Did the Defendant breach the Attorney General’s Guidelines in respect of the handling of material subject to LPP?
Did the Defendant return LPP material which was seized as soon as was reasonably practicable after the execution of the Search Warrants?
Is it an abuse of process for the Claimants to bring claims in respect of the seizure, retention and handling of LPP material other than via the s.59 applications made to Preston Crown Court in September 2017?
Having regard to the answers to Issues 24 to 27 above:
Is the Defendant liable to the Claimants in respect of the torts of trespass and/or conversion in respect of the seizure, retention and handling of LPP material?
It follows from the above that the answers to issues 24 and 25 are in the negative, and that the answer to issue 26 is in the positive. Issue 27 does not arise for necessary consideration. The answer to issues 28(a) and 28 (b) is in the negative: this is the mirror of issue the Defendant did not act beyond the powers conferred by the Search Warrants.

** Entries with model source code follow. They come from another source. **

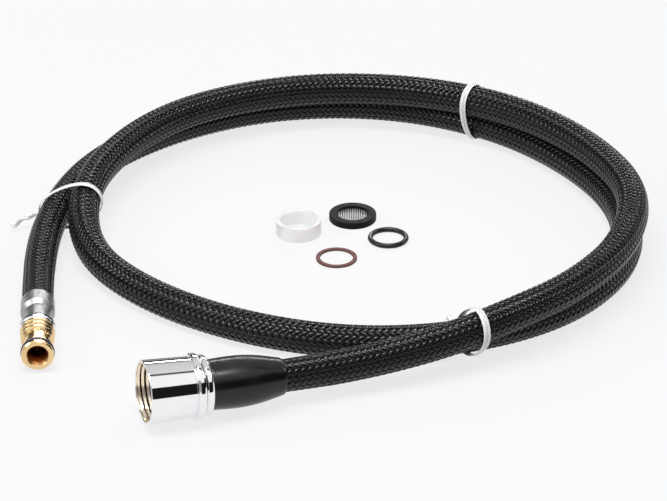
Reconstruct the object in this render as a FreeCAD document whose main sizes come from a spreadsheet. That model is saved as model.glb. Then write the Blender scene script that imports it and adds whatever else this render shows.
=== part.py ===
import FreeCAD, Part
import Sketcher
import math
import os
import re

# Braided spray hose with a swivel nut, a push-in spigot, three twist ties and four loose seals.
# Millimetres, +Z up, the floor at Z = 0, the hose coiled in two turns on it.

doc = FreeCAD.newDocument("spray_hose")
size = doc.addObject("Spreadsheet::Sheet", "size")

driving = {
    # hose
    "hoseRadius": 6.5, "linerRadius": 5.0, "linerBore": 3.8, "tailRadius": 6.0,
    # swivel nut, measured from its mouth
    "nutLength": 20.9, "nutMouthRadius": 12.0, "nutBackRadius": 11.4, "rimRadius": 12.4, "rimWidth": 3.0,
    "threadRadius": 10.48, "threadEnd": 10.4, "reliefRadius": 10.8, "chamberEnd": 17.6, "nutHole": 7.4,
    "mouthChamfer": 0.8,
    # seal, stem, slip washer and collar inside and behind the nut
    "sealStart": 10.6, "sealOuter": 9.8, "sealInner": 5.0, "flangeStart": 12.6, "flangeEnd": 15.2,
    "flangeRadius": 9.9, "shankRadius": 7.1, "stemBore": 2.8, "seatBore": 4.2, "shankEnd": 25.8,
    "slipStart": 16.5, "slipEnd": 17.5, "slipOuter": 10.4, "slipInner": 7.2, "nutFloat": 1.2,
    "collarStart": 21.2, "collarEnd": 24.1, "collarRadius": 11.4, "edgeBreak": 0.6,
    # crimp ferrule under the sleeve, and the sleeve
    "crimpEnd": 40.5, "crimpRadius": 6.6, "sleeveEnd": 53.2, "sleeveRoot": 9.4, "sleeveTip": 7.1,
    "sleeveBulge": 90.0, "sleeveBore": 6.75,
    # spigot, measured from the end of the free hose
    "gripEnd": 7.5, "gripRadius": 6.6, "coneEnd": 9.2, "waistRadius": 5.1, "spigotShank": 4.3,
    "waistEnd": 19.9, "ringEnd": 20.6, "ringRadius": 6.95, "spigotCollarEnd": 22.6, "ribsEnd": 30.0,
    "ribRadius": 6.65, "ribPitch": 2.1, "ribDepth": 0.7, "neckRadius": 5.2, "neckEnd": 36.5,
    "shoulderEnd": 37.9, "shoulderRadius": 6.1, "glandEnd": 39.9, "glandRadius": 5.0, "noseEnd": 41.5,
    "noseRadius": 6.2, "noseChamfer": 0.6, "spigotBore": 4.0, "boreDepth": 20.0, "barbLength": 8.0,
    "spigotRingSection": 0.75,
    # twist ties
    "tieGap": 0.42, "tieThickness": 0.4, "tieWidth": 2.8, "wireThickness": 0.25, "wireWidth": 0.6,
    "tailLength": 12.0, "tailThickness": 1.4,
    # loose seals
    "spacerRadius": 9.2, "spacerBore": 7.2, "spacerHeight": 6.0,
    "washerRadius": 9.6, "washerBore": 6.3, "washerHeight": 2.8, "screenRadius": 7.2, "screenStart": 1.0,
    "screenThickness": 0.5, "looseRingRadius": 7.2, "looseRingSection": 1.05,
    "fibreRadius": 8.2, "fibreBore": 6.6, "fibreHeight": 0.9,
    # where the nut's mouth is, the way its axis points and how much it falls per millimetre
    "mouthX": -67.6, "mouthY": -128.0, "mouthHeight": 13.5, "nutTurn": 18.5, "nutFall": 0.05,
    # the route's last corner and the end of the free hose, along the nut's axis from the mouth
    "lastCorner": 70.0, "hoseEnd": 40.5,
}
for row, (name, value) in enumerate(driving.items(), 1):
    size.set(f"A{row}", name)
    size.set(f"B{row}", str(value))
    size.setAlias(f"B{row}", name)
doc.recompute()

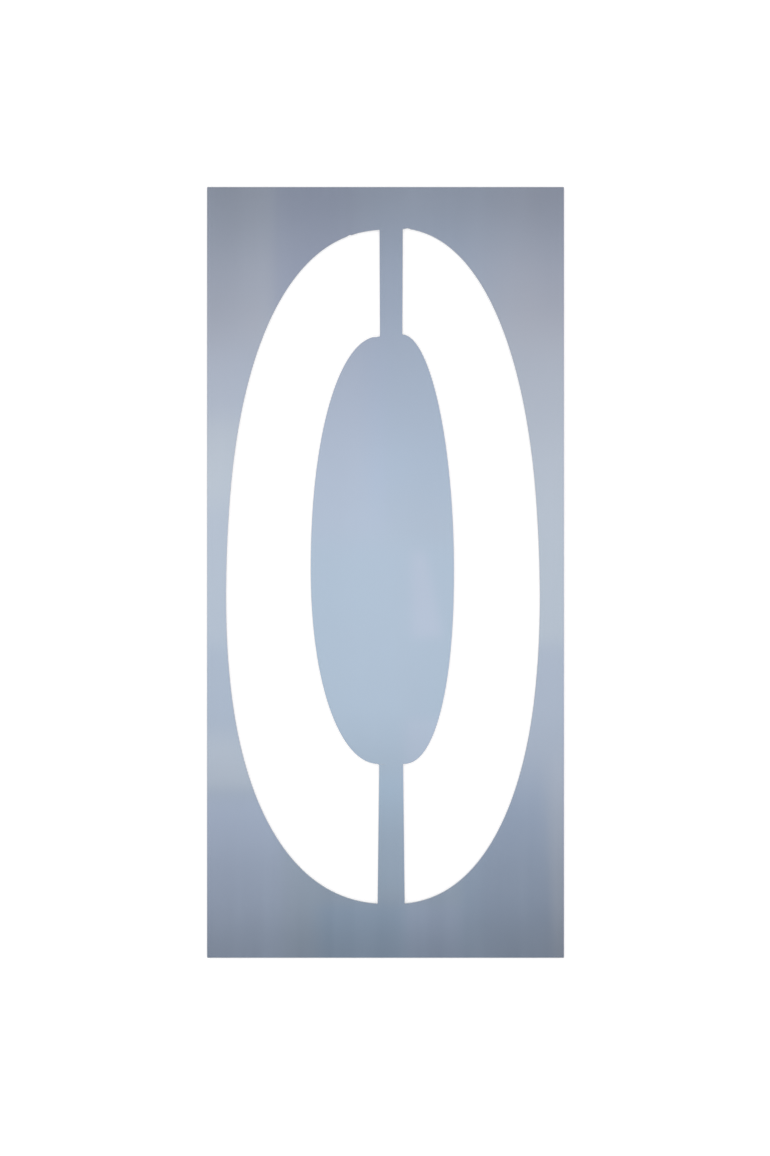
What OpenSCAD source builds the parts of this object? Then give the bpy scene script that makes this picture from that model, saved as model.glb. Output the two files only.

XII The judgment of HH Judge Knowles QC in Preston Crown Court
On 15 July 2022, when the judgment was virtually ready to go in draft to the parties, and when the issues raised from April 2022 in respect of disclosure had been addressed, the Defendant wrote to the Court through their solicitors suggesting that the Court may wish to postpone the hand-down in order to see a judgment in another matter. That other matter was an application to stay the Crown Court proceedings on the ground of misconduct on the part of the investigating and prosecuting authority. By this time, HH Judge Knowles QC had decided to refuse the stay, but it was expected that the reasons of the Court would soon be available. The response of the Claimants was that there was no need to delay the hand-down. The parties and issues were different, and the findings were irrelevant and/or inadmissible.
The Court decided that in view of the small additional time-frame, it would postpone the hand-down so that the issues about awaiting the judgment of HH Judge Knowles QC could be appraised in the light of the judgment, but provided that the judgment would be available by the end of July 2022. In fact, the judgment of HH Judge Knowles QC was provided to the Court on 29 July 2022.
Having now seen the judgment, it did not appear to be irrelevant, but in fact there are many overlapping issues with the instant case. Nevertheless, I have decided to issue the instant judgment without making any changes consequential upon the judgment of HH Judge Knowles QC.
XIII Conclusion
For all these reasons, the claims of the Claimants are dismissed.
Finally, I wish to thank Counsel in this case and all the legal advisers for the enormous preparation on both sides and for the assistance which they have provided to the Court throughout the case.